うまいぞ!地の野菜(13)神奈川県現地ルポおもしろ野菜発見「レディーサラダ」

1999.02.01 171号 13面

生食ピッタリ

「この地帯は土壌もしっかりしており、大根一〇〇年、キャベツ五〇年の長い歴史を誇っています。でもこれに安住してはいけない、今の食生活に合わせた新製品を開発しなくてはと思っていました」という重田喜清さん(62)をはじめ、地元農家の強い要望から生まれたのが、赤い大根「レディーサラダ」。

三浦大根はこの地の野菜として長い間君臨してきた。ところが白くて大きな大根では時代のニーズに合致せず、青首大根が開発され、今では市場のほとんどはこの品種で占められるようになった。

「周りの畑はどんどん三浦大根から青首大根に切り替えられ、私も同じに青首大根と春キャベツをメーンにやっていました」

ここで三浦市農協の協力で消費者ニーズに合わせバラエティー化した「三浦大根群」が開発され、新しい大根としてイタメ大根、商品名「グローラリー」を栽培、出荷するが反応は今一つ。

続いて、見た目も色鮮やかな赤、食感もシャキシャキ、辛みのきいた生食にはピッタリの大根「レディーサラダ」を発売。

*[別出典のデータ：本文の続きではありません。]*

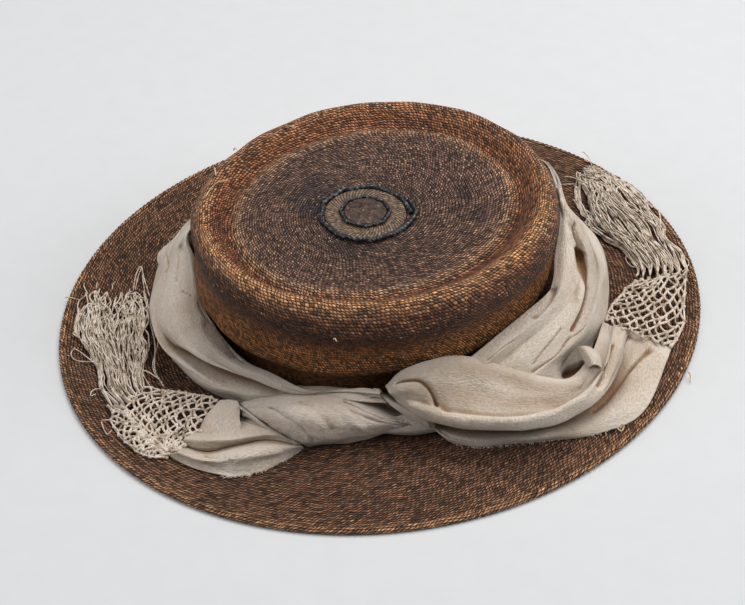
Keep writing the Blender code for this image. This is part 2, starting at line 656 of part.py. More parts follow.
clear_scene()
make_crown()
make_brim()
make_patch()
make_band()
make_twist()
make_tail("scarf_tail_right", TAIL_RIGHT_ROWS, TAIL_RIGHT_COLUMNS, TAIL_RIGHT_COUNT)
make_tail("scarf_tail_left", TAIL_LEFT_ROWS, TAIL_LEFT_COLUMNS, TAIL_LEFT_COUNT)
for net_name, net_values in NETS.items():
    make_net(net_name, net_values)
for fringe_name, fringe_values in FRINGES.items():
    make_fringe(fringe_name, fringe_values)
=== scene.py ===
# %% [markdown]
# # A straw hat with a knotted scarf, nets and fringes
# The object is a plaited straw hat of the kind sewn from split palm leaf. A low round crown has a
# worn rim and a sunken top with a round patch. A crepe cotton scarf is wound round the crown and
# knotted, and each end of it runs out into a knotted net and a long fringe. The hat lies on a table.
#
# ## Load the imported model
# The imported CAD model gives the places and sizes. Everything below is in metres, in that frame:
# the origin is under the middle of the brim and +Z is up. A *bearing* is an angle in degrees from
# +X towards +Y, and a *reach* is a distance from the Z axis.

# %% Load the frame
import json
import math

import bpy
import numpy as np
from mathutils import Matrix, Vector, noise

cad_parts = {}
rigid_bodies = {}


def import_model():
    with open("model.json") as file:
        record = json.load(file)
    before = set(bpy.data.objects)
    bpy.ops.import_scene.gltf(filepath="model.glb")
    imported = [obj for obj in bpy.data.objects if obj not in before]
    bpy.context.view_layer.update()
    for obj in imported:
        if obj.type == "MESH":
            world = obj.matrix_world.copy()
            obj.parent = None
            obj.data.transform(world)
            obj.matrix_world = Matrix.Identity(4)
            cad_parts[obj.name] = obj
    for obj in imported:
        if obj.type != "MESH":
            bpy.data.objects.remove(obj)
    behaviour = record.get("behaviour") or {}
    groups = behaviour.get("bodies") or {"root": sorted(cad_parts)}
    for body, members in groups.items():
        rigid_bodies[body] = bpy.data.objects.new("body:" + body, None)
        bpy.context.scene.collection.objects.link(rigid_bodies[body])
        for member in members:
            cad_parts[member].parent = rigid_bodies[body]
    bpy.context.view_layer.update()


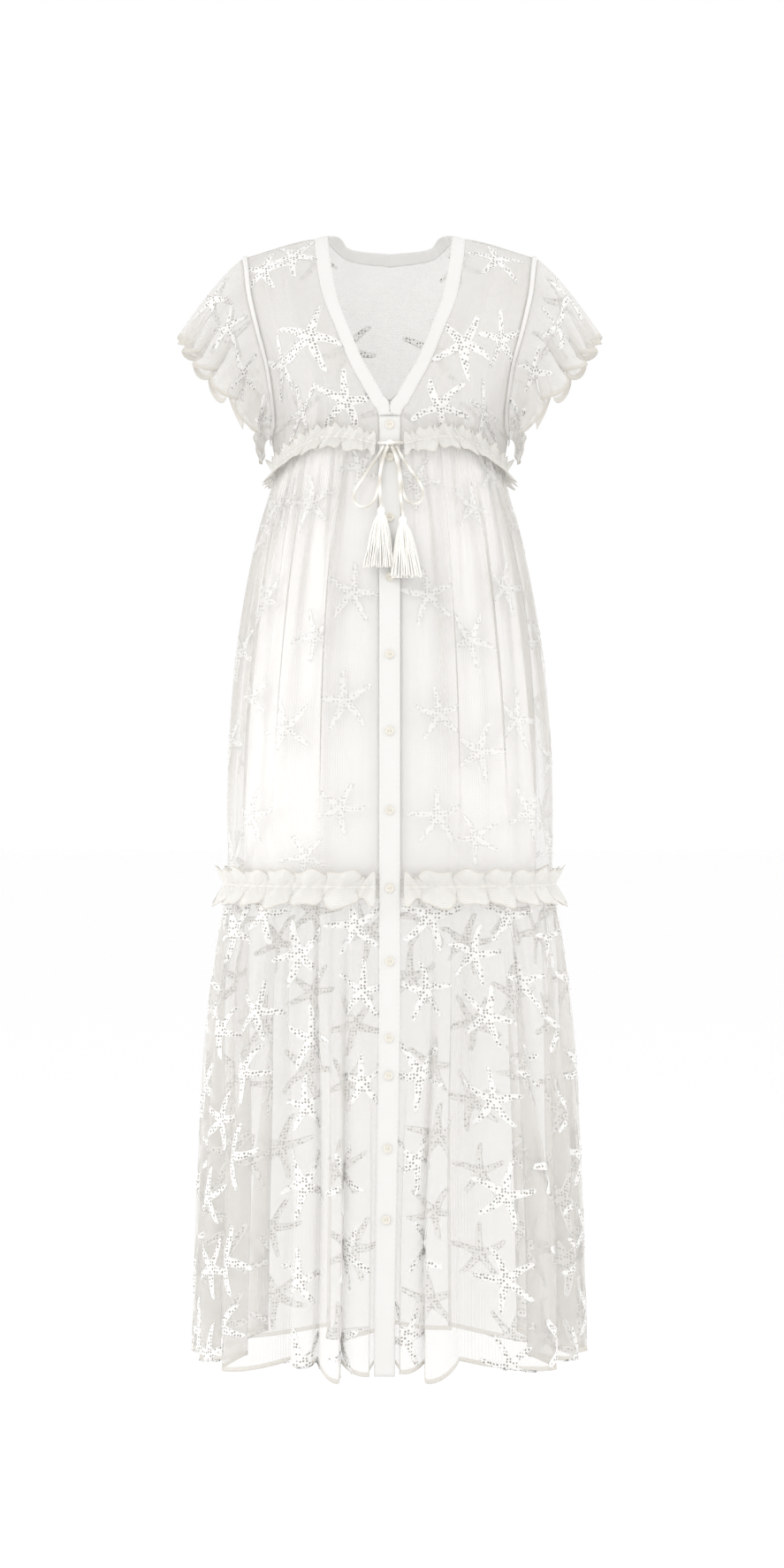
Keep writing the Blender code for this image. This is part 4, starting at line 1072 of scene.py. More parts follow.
def stripGrid(firsts, seconds, normals, across, crown):
    places = np.empty((across + 1, len(firsts), 3))
    for i in range(across + 1):
        part = i / across
        rise = crown * (1 - (2 * part - 1) ** 2)
        for j, (first, second, normal) in enumerate(zip(firsts, seconds, normals)):
            places[i, j] = first + (second - first) * part + normal * rise
    return places


def neckbandPlaces(panel):
    side = -1 if panel == "frontRight" else 1
    middle = Vector((0, -0.03, -0.05))
    frames = [edgeFrame(panel, 0, 1 + 0.1 * i, middle) for i in range(81)]
    tipLevel = -bands["topDrop"] + gap
    tipAcross = bands["neckCrossing"] if side < 0 else bands["neckCrossing"] + 2 * gap
    firsts = [Vector((side * (halfPlacket + 2 * gap), frames[0][0].y, tipLevel))]
    seconds = [Vector((tipAcross, frames[0][0].y, tipLevel))]
    for place, normal, off in frames:
        inner = place + off * (gap + bands["neckWidth"])
        inner.x = side * max(side * inner.x, gap)
        firsts.append(place + off * gap)
        seconds.append(inner)
    return firsts, seconds, [frames[0][1]] + [frame[1] for frame in frames]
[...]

市場反応はまずまず。当初の栽培農家は十数戸だったが、今では四十数戸に増え、少しずつではあるが出荷数量を伸ばしている。

高い商品価値

三崎町の一画は収穫期になると一面、青首大根で埋め尽くされる。その畑の隅にわずかながらの面積を占めているのがレディーサラダ。

重田さんは一三五aの土地を所有。七〇%が青首大根、二八%がキャベツ、残りの二%がレディーサラダである。

「小さいもので収穫するので面積は狭いが青首より効率良く、また、収穫期もずらしているので商品価値も高い。面積も広げたいところだが、手間も掛かるため今のところは手いっぱいです」

大根は一本一本成長の速度が違い、早いもの、遅いものと雑多。ちょっと時期を遅らせると規格外になる。

「一本でも、すが入ると全体のイメージが崩れるため、大きくならないようにしているんですよ」と畑から一本一本吟味しながら引き抜く重田さん。共同出荷する組合は品質保持のため一定の規格化を図っている。

一箱二キログラム~二・五キログラム。大きさは一番スタンダードなM(二〇〇~三〇〇g)、L(二〇〇~三〇〇g)を中心に二L、三L(四〇〇~五〇〇g)、秤売りのB(一五〇~二〇〇g)がある。

「せっかく育てた大根です。一本でも無駄にしたくありません」

規格外のものをまとめてたくわん漬けにしたり、三杯酢に漬けたりして商品化する。

「ほんのり赤みと素朴な味わいが良いからとなかなかの人気です。この季節を楽しみに問い合わせが結構あるんですよ」と顔をほころばせる。

収穫後、洗ってそのまま出荷する三浦大根と違い、洗った後、翌日、規定のビニール袋に入れる箱詰め作業はなかなかの手間。一〇本一ケースで一日一〇〇ケースを出荷。組合全体では二〇〇〇ケースを出荷している。

「知名度はいま一つ。まだまだ大量生産には至らないが、もっと多くの人にこのさわやかな大根を味わって欲しいですね」と熱っぽく語る。昔ながらの三浦大根を残しながらも、時代のニーズに対応した製品開発に取り組むたくましさにエールを送りたい。

■生産者名=特産・三浦野菜生産販売連合(三浦市農協内)、神奈川県三浦市初声町入江二六〇‐一、Tel0468・88・3151、FAX0468・89・4165

■販売方法=主に京浜市場に共同出荷。その他、一部農家が沿道直売所で販売。宅配可。一本一五〇g見当で約一〇〇円。

■価格=出荷時期は10月末~12月末、一部1月10日ごろまで。市場価格は大差なく、一箱二キログラムで八〇〇~一二〇〇円。